The transmission plant in Warren, Mich., will close in 2019. (General Motors)
Bob Costello, chief economist for American Trucking Associations, said while he has not heard directly from carriers that may be affected by the GM plant closings, it’s “too early to tell” what the final impact may be.
“Overall, light vehicle sales, including SUVs, light trucks and cars, are expected to ease slightly over the next few years, but remain at levels above the average since 2000,” he said. “However, there continues to be a shift in the U.S. away from cars to SUVs and light trucks.”
A report by the Center for Automotive Research in February documented the change in vehicle preferences with sport-utility, crossover-utility, and light trucks accounting for nearly two-thirds of all vehicles sold in the United States in 2017.
“Sales of these high-priced and high-margin vehicles are producing record profits that companies are pouring into new products, processes, and technologies,” the report stated.
Vehicle haulers are already dealing with some of these changes as larger vehicles take up more space on trailers, resulting in higher costs for deliveries, and rail carriers struggle to supply rail equipment that can accommodate greater volumes of trucks and SUVs.
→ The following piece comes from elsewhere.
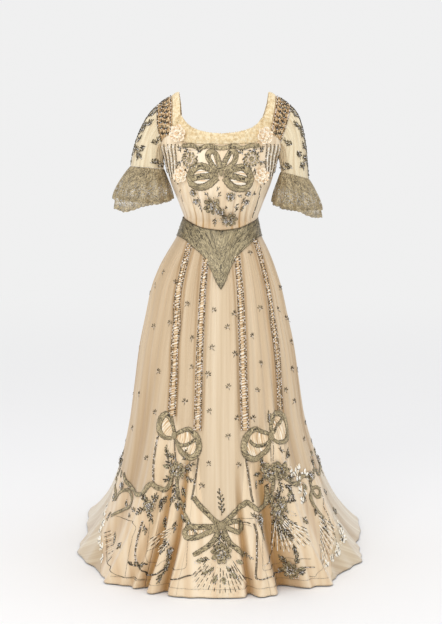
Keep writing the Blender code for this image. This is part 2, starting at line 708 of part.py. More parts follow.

“We see a backlog in the rail network,” said Sarah Riggs Amico, executive chairman of Jack Cooper Holdings in Kennesaw, Ga. “We’re seeing volume move to trucks from rail on some lanes.”
New electric-powered vehicles also pose a challenge because the weight from the batteries could limit the number of vehicles that can be carried on trailers over the road, Amico said.
Dennis Monts, executive vice president of commercial operations at Advent Intermodal Solutions in Murray Hill, N.J., and a former GM executive said the plant closings “are a signal of what we can expect in the future” in terms of automotive production and manufacturing in general.
“The trend we see is toward streamlined design and simpler manufacturing architecture across multiple product lines,” Monts said. “What this means for trucking and logistics providers is the need to service customers operating fewer plants at much higher capacity utilization and with a heavier reliance on integrated suppliers.”
As a consequence, Monts said that he expects logistics providers and trucking companies to play a larger role in helping manufacturers achieve their production and efficiency goals.